- Born: Brenda Thompson October 19, 1936 Orlando, Oklahoma, U.S.
- Died: June 25, 2011 (aged 74) Westlake Village, California
- Education: Northeastern State College
- Occupation: Actress
- Years active: 1963–1974
- Known for: Our Man Flint Batman Medical Center
- Spouse: Chad Everett ​(m. 1966)​
- Children: 2

= Shelby Grant =

American actress (1936–2011)

Shelby Grant (born Brenda Thompson; October 19, 1936 – June 25, 2011) was an American actress whose credits included Our Man Flint, Fantastic Voyage, and Medical Center.

== Early life ==
Grant was born on October 19, 1936, in Orlando, Oklahoma, to parents Lawrence and Mae Thompson. She was raised in Wagoner, Oklahoma, and completed high school at Wagoner High School.

Grant enrolled at Northeastern State College in Tahlequah, Oklahoma, where she studied drama and speech. She became Northeastern State's football queen in 1959. That year, she won the title of Northeastern Oklahoma Dairy Princess as well.

== Career ==
Grant appeared in local television commercials for Tulsa-based KTUL-TV after college. In 1962 she moved from Oklahoma to southern California to pursue an acting career. She initially worked as a teacher of special education and deaf students at Hollywood High School while trying to enter the entertainment industry.

Thompson was discovered by a 20th Century Fox talent scout, whereupon she changed her professional name to Shelby Grant. She "drew Shelby Grant out of a hat," according to an interview she gave to columnist Hedda Hopper.

She debuted on television in a 1963 episode of Bonanza. She soon became a contracted actor with 20th Century Fox. Her film roles under contract with Fox included The Pleasure Seekers in 1964, the 1966 science fiction film Fantastic Voyage, Our Man Flint in 1966, and The Witchmaker in 1969. Her television credits grew to include Batman (episodes 7 and 8) and Marcus Welby, M.D..

Grant married her husband, actor Chad Everett, in a ceremony held on May 22, 1966, in Tucson, Arizona. Everett had been on location in Tucson filming the 1967 movie Return of the Gunfighter at the time of their wedding. They had two daughters, Kate and Shannon. Grant appeared in her husband's television series Medical Center, in which he portrayed Dr. Joe Gannon from 1969 to 1976.

== Personal life ==
Grant and Everett had two daughters, Katherine Thorp and Shannon Everett.

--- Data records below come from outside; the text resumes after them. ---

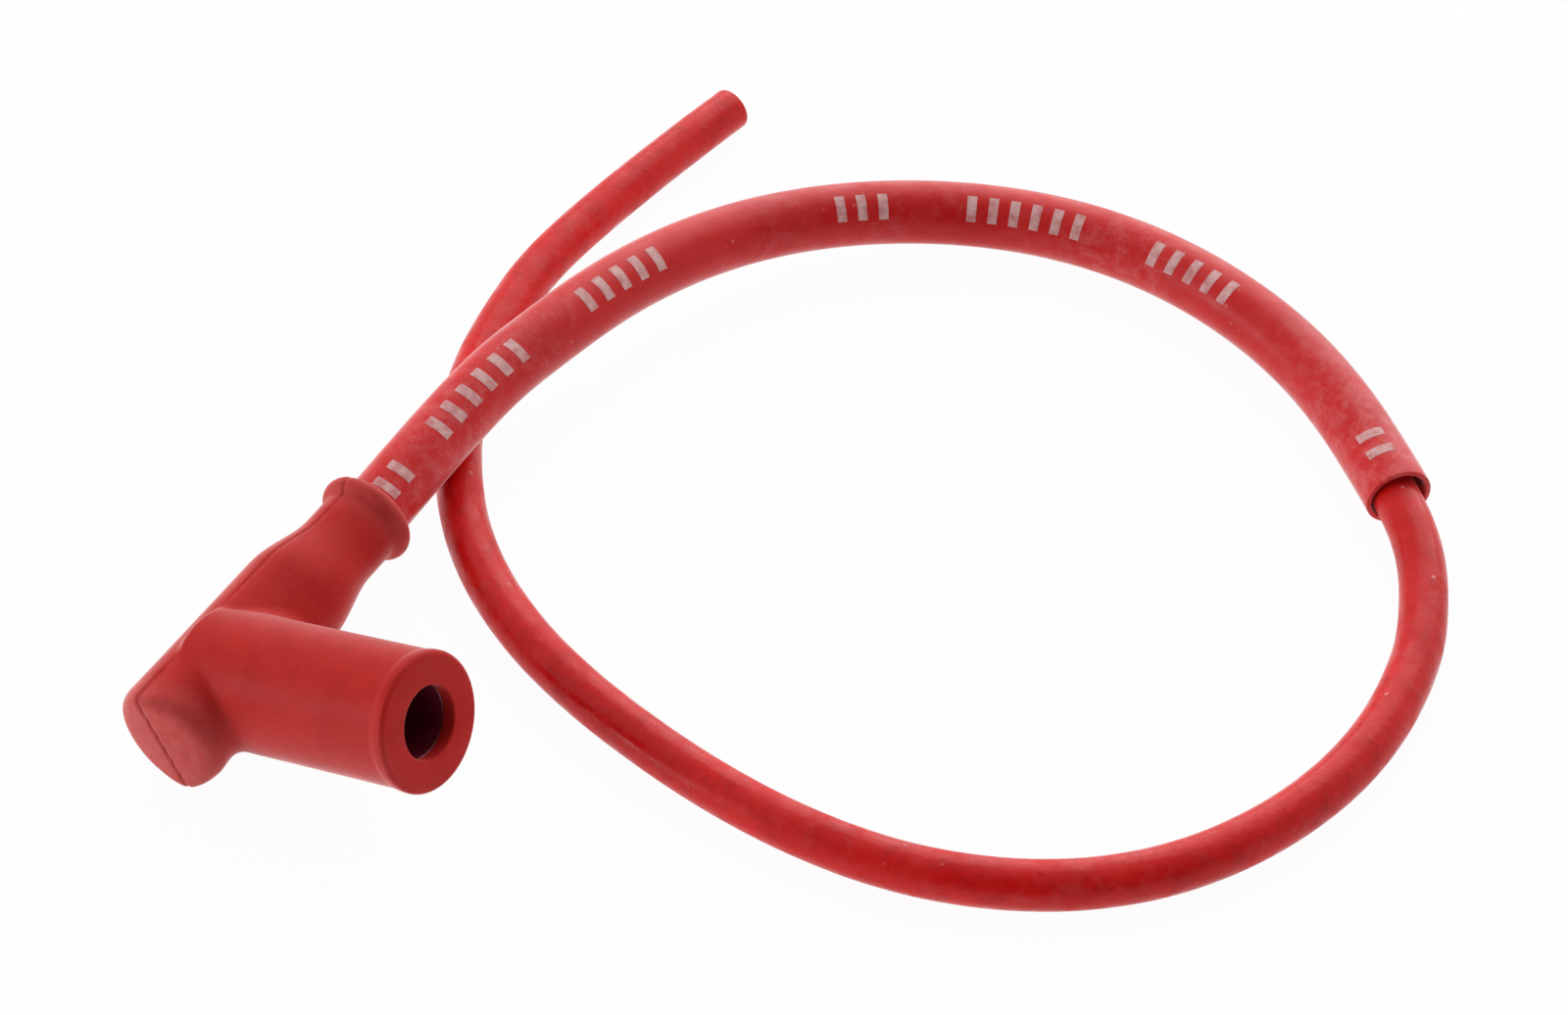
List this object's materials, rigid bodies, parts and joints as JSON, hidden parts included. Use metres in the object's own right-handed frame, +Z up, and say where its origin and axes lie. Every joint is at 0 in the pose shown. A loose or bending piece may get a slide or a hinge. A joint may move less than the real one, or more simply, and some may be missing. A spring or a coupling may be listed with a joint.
{
  "type": "spark plug cap",
  "caption": "Right-angle rubber ignition boot with a plug socket, a rolled cable collar, and a sleeved high-tension lead.",
  "frame": {"origin": "bottom centre of the cap's own box, without the lead, on the surface that the cap lies on", "axes": "+Z up from the surface, +Y along the leg towards the collar where the lead leaves, +X towards the side that the plug opening faces, which is tilted up by about 18 degrees"},
  "size_m": [0.1597, 0.166, 0.0299],
  "materials": {
    "cap_rubber": "matte moulded silicone rubber, red",
    "cable_rubber": "satin silicone rubber jacket, red",
    "sleeve_rubber": "dusty silicone rubber sleeve, pinkish red",
    "dark_resin": "dark moulded phenolic resin",
    "brass": "turned brass",
    "spring_steel": "drawn spring wire",
    "ceramic": "fired ceramic with metal end caps",
    "tinned_copper": "stranded tinned copper"
  },
  "bodies": {
    "root": {"cap_body": "cap_rubber", "insulator_tube": "dark_resin", "plug_socket": "brass", "retaining_clip": "spring_steel", "elbow_contact": "brass", "contact_spring": "spring_steel", "resistor": "ceramic", "cable_screw": "brass", "ignition_cable": "cable_rubber", "conductor_core": "tinned_copper", "protective_sleeve": "sleeve_rubber"}
  },
  "joints": []
}
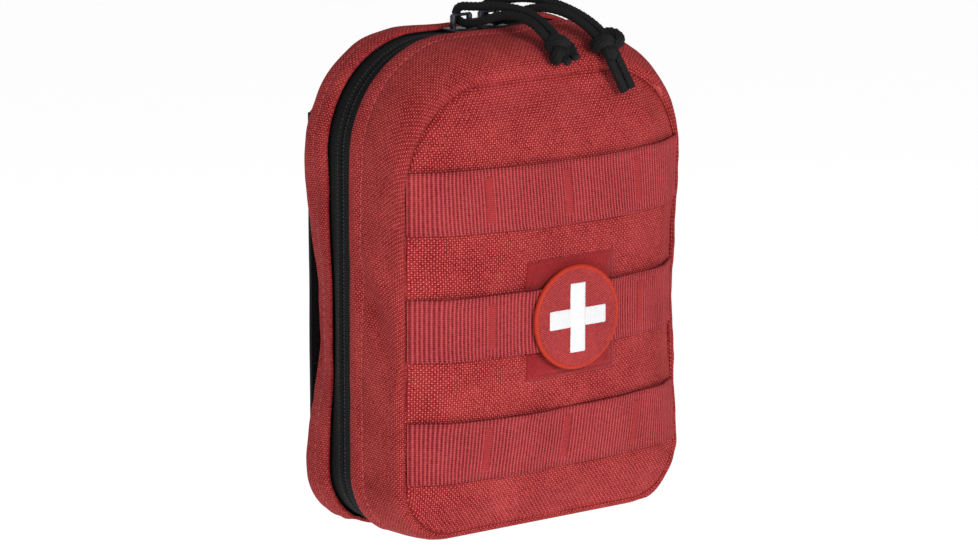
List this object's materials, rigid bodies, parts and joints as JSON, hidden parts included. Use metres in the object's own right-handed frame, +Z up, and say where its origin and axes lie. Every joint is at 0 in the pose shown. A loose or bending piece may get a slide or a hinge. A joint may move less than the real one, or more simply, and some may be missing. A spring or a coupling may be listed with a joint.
{
  "type": "first aid kit",
  "caption": "Soft clamshell first aid pouch with webbing rows, a round hook-and-loop cross patch, a two-way zipper with cord pulls, back straps and inner pockets.",
  "frame": {"origin": "centre of the base that the pouch stands on", "axes": "+Z up along the pouch's height, -Y towards the front panel, +X to the viewer's right when facing the front"},
  "size_m": [0.15, 0.0898, 0.2166],
  "materials": {
    "shell_fabric": "red oxford nylon with a fine plain weave",
    "webbing_red": "red ribbed nylon webbing",
    "tack_thread": "dense orange-red satin-stitched thread",
    "loop_pile": "red hook-and-loop loop pile",
    "zipper_black": "black woven zipper tape",
    "zipper_coil": "black nylon coil",
    "slider_metal": "dark gunmetal enamel",
    "cord_black": "black braided cord",
    "patch_twill": "red twill",
    "patch_edge": "orange-red overlocked thread",
    "patch_white": "white satin-stitched thread",
    "patch_hook": "black hook backing",
    "lining_grey": "dark grey nylon lining",
    "binding_black": "black grosgrain binding",
    "mesh_black": "black nylon mesh",
    "elastic_black": "black ribbed elastic",
    "strap_black": "black nylon webbing",
    "snap_black": "black enamelled snap",
    "stiffener_plastic": "translucent white sheet",
    "gauze_white": "white cotton gauze",
    "bandage_tan": "tan elastic bandage",
    "bandage_blue": "blue cohesive bandage",
    "packet_paper": "plain medical paper",
    "packet_film": "clear blue-tinted film over paper",
    "packet_green": "plain green foil packet"
  },
  "bodies": {
    "back_half": {"back_gusset": "shell_fabric", "back_panel": "shell_fabric", "back_gusset_binding": "binding_black", "back_zipper_tape": "zipper_black", "back_zipper_coil": "zipper_coil", "back_stiffener": "stiffener_plastic", "back_lining": "lining_grey", "back_webbing_bottom": "webbing_red", "back_webbing_middle": "webbing_red", "back_webbing_top": "webbing_red", "back_bar_tacks": "tack_thread", "hinge_strip": "shell_fabric", "zipper_end_stops": "slider_metal", "gauze_roll": "gauze_white", "elastic_bandage_roll": "bandage_tan", "cohesive_bandage_roll": "bandage_blue", "elastic_band_lower": "elastic_black", "elastic_band_upper": "elastic_black", "slip_pocket": "lining_grey", "slip_pocket_binding": "binding_black", "dressing_pack_large": "packet_paper", "dressing_pack_small": "packet_paper", "triangular_bandage_pack": "packet_film", "strap_anchors": "strap_black", "snap_studs": "snap_black"},
    "cover": {"front_gusset": "shell_fabric", "front_panel": "shell_fabric", "front_gusset_binding": "binding_black", "front_zipper_tape": "zipper_black", "front_zipper_coil": "zipper_coil", "front_lining": "lining_grey", "front_webbing_bottom": "webbing_red", "front_webbing_middle": "webbing_red", "front_webbing_top": "webbing_red", "front_bar_tacks": "tack_thread", "patch_loop_field": "loop_pile", "mesh_pocket": "mesh_black", "mesh_pocket_binding": "binding_black", "glove_pack": "packet_film", "wipe_pack": "packet_green"},
    "patch": {"patch_hook_backing": "patch_hook", "patch_base": "patch_twill", "patch_border": "patch_edge", "patch_cross": "patch_white"},
    "left_back_strap": {"left_strap": "strap_black", "left_snap_cap": "snap_black"},
    "right_back_strap": {"right_strap": "strap_black", "right_snap_cap": "snap_black"},
    "left_slider": {"left_slider": "slider_metal"},
    "right_slider": {"right_slider": "slider_metal"},
    "left_pull": {"left_pull_cord_over": "cord_black", "left_pull_cord_under": "cord_black", "left_pull_knot": "cord_black"},
    "right_pull": {"right_pull_cord_over": "cord_black", "right_pull_cord_under": "cord_black", "right_pull_knot": "cord_black"}
  },
  "joints": [
    {"name": "cover_hinge", "type": "hinge", "parent": "back_half", "child": "cover", "pos_m": [0, 0.0125, 0], "axis": [1, 0, 0], "range_deg": [0, 175]},
    {"name": "patch_peel", "type": "slide", "parent": "cover", "child": "patch", "axis": [0, -1, 0], "range_m": [0, 0.03]},
    {"name": "left_strap_swing", "type": "hinge", "parent": "back_half", "child": "left_back_strap", "pos_m": [-0.056, 0.0422, 0.17], "axis": [1, 0, 0], "range_deg": [0, 90]},
    {"name": "right_strap_swing", "type": "hinge", "parent": "back_half", "child": "right_back_strap", "pos_m": [0.056, 0.0422, 0.17], "axis": [1, 0, 0], "range_deg": [0, 90]},
    {"name": "left_slider_run", "type": "slide", "parent": "cover", "child": "left_slider", "axis": [-1, 0, 0], "range_m": [0, 0.0105]},
    {"name": "right_slider_run", "type": "slide", "parent": "cover", "child": "right_slider", "axis": [1, 0, 0], "range_m": [0, 0.021]},
    {"name": "left_pull_flip", "type": "hinge", "parent": "left_slider", "child": "left_pull", "pos_m": [-0.0125, 0.0125, 0.2085], "axis": [-1, 0, 0], "range_deg": [0, 140]},
    {"name": "right_pull_flip", "type": "hinge", "parent": "right_slider", "child": "right_pull", "pos_m": [0.0015, 0.0125, 0.2085], "axis": [-1, 0, 0], "range_deg": [0, 140]}
  ]
}
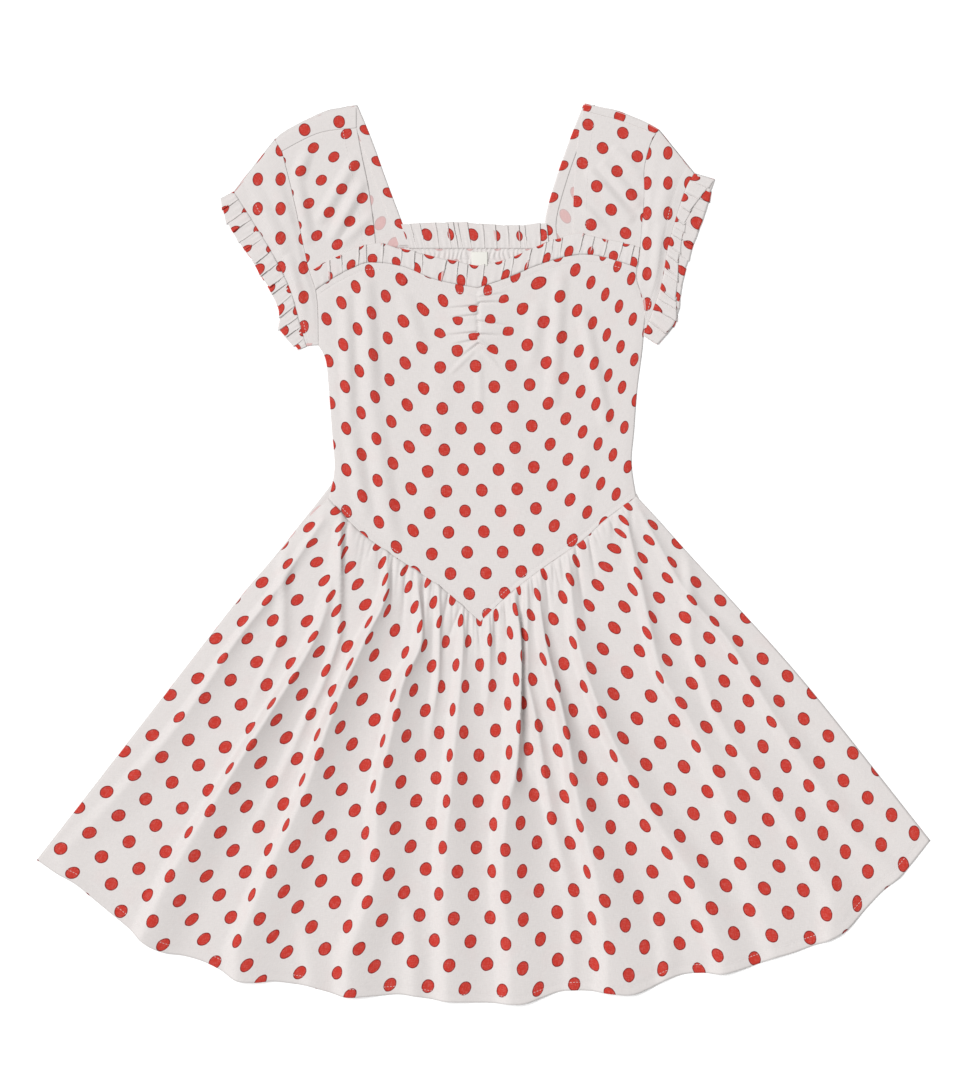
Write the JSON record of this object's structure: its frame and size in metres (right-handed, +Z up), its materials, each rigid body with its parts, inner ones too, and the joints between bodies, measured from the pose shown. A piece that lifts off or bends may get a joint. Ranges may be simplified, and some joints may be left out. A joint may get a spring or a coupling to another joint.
{
  "type": "mini dress",
  "caption": "Short-sleeved mini dress laid flat, with frilled square neck, pointed waist seam and full gathered skirt.",
  "frame": {"origin": "under the middle of the laid dress, on the surface that it lies on", "axes": "+Z up out of the front of the dress, +Y from hem to shoulders, +X to the right of the picture"},
  "size_m": [0.873, 0.8821, 0.0151],
  "materials": {
    "dotted_cloth": "plain-woven off-white cloth printed with red dots, matt",
    "label_tape": "smooth woven tape, blank"
  },
  "bodies": {
    "root": {"front_skirt": "dotted_cloth", "back_skirt": "dotted_cloth", "front_bodice": "dotted_cloth", "back_bodice": "dotted_cloth", "front_neck_frill": "dotted_cloth", "back_neck_frill": "dotted_cloth", "left_front_strap": "dotted_cloth", "right_front_strap": "dotted_cloth", "left_back_strap": "dotted_cloth", "right_back_strap": "dotted_cloth", "left_sleeve": "dotted_cloth", "right_sleeve": "dotted_cloth", "left_cuff_frill": "dotted_cloth", "right_cuff_frill": "dotted_cloth", "neck_label": "label_tape"}
  },
  "joints": []
}
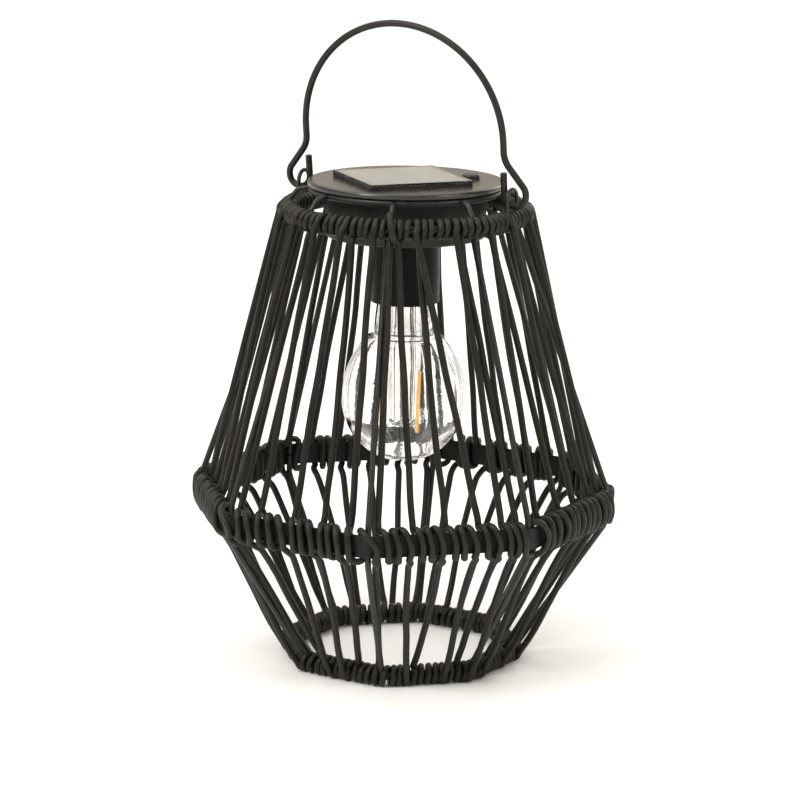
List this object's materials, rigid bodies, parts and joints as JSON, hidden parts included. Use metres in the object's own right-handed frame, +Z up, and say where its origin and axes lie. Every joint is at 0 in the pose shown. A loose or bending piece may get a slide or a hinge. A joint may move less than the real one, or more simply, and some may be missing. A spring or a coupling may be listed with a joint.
{
  "type": "solar garden light",
  "caption": "Lantern-shaped solar garden light: a corded wire cage that widens to an octagonal waist band, a drop-in solar lamp module with a clear bulb, and a swinging wire handle.",
  "frame": {"origin": "centre of the footprint on the ground, under the bottom ring", "axes": "+Z up; +X through the handle's two pivots; the handle leans towards -Y at rest"},
  "size_m": [0.2032, 0.2029, 0.3203],
  "materials": {
    "frame_wire": "satin",
    "cord": "matte",
    "handle_wire": "satin",
    "cap_plastic": "satin",
    "housing_plastic": "satin",
    "seal_rubber": "matte",
    "steel": "satin",
    "panel_board": "matte",
    "cell_silicon": "gloss",
    "panel_resin": "gloss",
    "button_rubber": "satin",
    "switch_plastic": "matte",
    "board_laminate": "satin",
    "battery_sleeve": "gloss",
    "contact_metal": "satin",
    "socket_plastic": "satin",
    "brass_cap": "satin",
    "bulb_clear": "gloss",
    "stem_clear": "gloss",
    "filament_yellow": "satin",
    "lead_insulation": "satin"
  },
  "bodies": {
    "cage": {"bottom_ring": "frame_wire", "bottom_wrap": "cord", "lower_struts": "frame_wire", "upper_struts": "frame_wire", "mid_band": "frame_wire", "top_ring": "frame_wire", "top_wrap": "cord", "seat_ring": "frame_wire", "seat_posts": "frame_wire", "upper_cords": "cord", "lower_cords": "cord", "band_hitches": "cord", "handle_eye_left": "frame_wire", "handle_eye_right": "frame_wire"},
    "handle": {"handle_bail": "handle_wire"},
    "lamp_module": {"module_cap": "cap_plastic", "module_housing": "housing_plastic", "housing_seal": "seal_rubber", "housing_screws": "steel", "solar_panel_board": "panel_board", "solar_cells": "cell_silicon", "panel_cover": "panel_resin", "switch_body": "switch_plastic", "switch_clip": "switch_plastic", "circuit_board": "board_laminate", "battery_tray": "housing_plastic", "battery": "battery_sleeve", "battery_plate": "contact_metal", "battery_spring": "contact_metal", "lamp_socket": "socket_plastic", "socket_screws": "steel", "socket_contact": "contact_metal", "bulb_base": "brass_cap", "bulb_envelope": "bulb_clear", "bulb_stem": "stem_clear", "led_filaments": "filament_yellow", "filament_supports": "contact_metal", "panel_leads": "lead_insulation", "lamp_leads": "lead_insulation"},
    "button": {"switch_button": "button_rubber"}
  },
  "joints": [
    {"name": "handle_swing", "type": "hinge", "parent": "cage", "child": "handle", "pos_m": [0, 0, 0.2333], "axis": [1, 0, 0], "range_deg": [-95, 81]},
    {"name": "module_lift", "type": "slide", "parent": "cage", "child": "lamp_module", "axis": [0, 0, 1], "range_m": [0, 0.04]},
    {"name": "button_press", "type": "slide", "parent": "lamp_module", "child": "button", "axis": [0, 0, -1], "range_m": [0, 0.001], "stiffness_N_per_m": 900, "springref_m": -0.0006}
  ]
}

She largely left acting to focus on philanthropy during her later life. Grant and her husband sponsored more than twenty heart surgeries for children.

Grant died of a brain aneurysm in Westlake Village, California, on June 25, 2011, at the age of 74. Everett died from lung cancer on July 24, 2012, at the age of 75, a little over a year after Grant's death. Both Grant and Everett were cremated at Valley Oaks Memorial Park; their ashes were taken by Katherine Thorp.

== Partial filmography ==
- Come Blow Your Horn (1963) – Party Guest (uncredited)
- The Pleasure Seekers (1964) – Marian, American Girl
- John Goldfarb, Please Come Home! (1965) – Harem Girl (uncredited)
- Batman TV series – Instant Freeze/Rats Like Cheese (1966) Princess Sandra.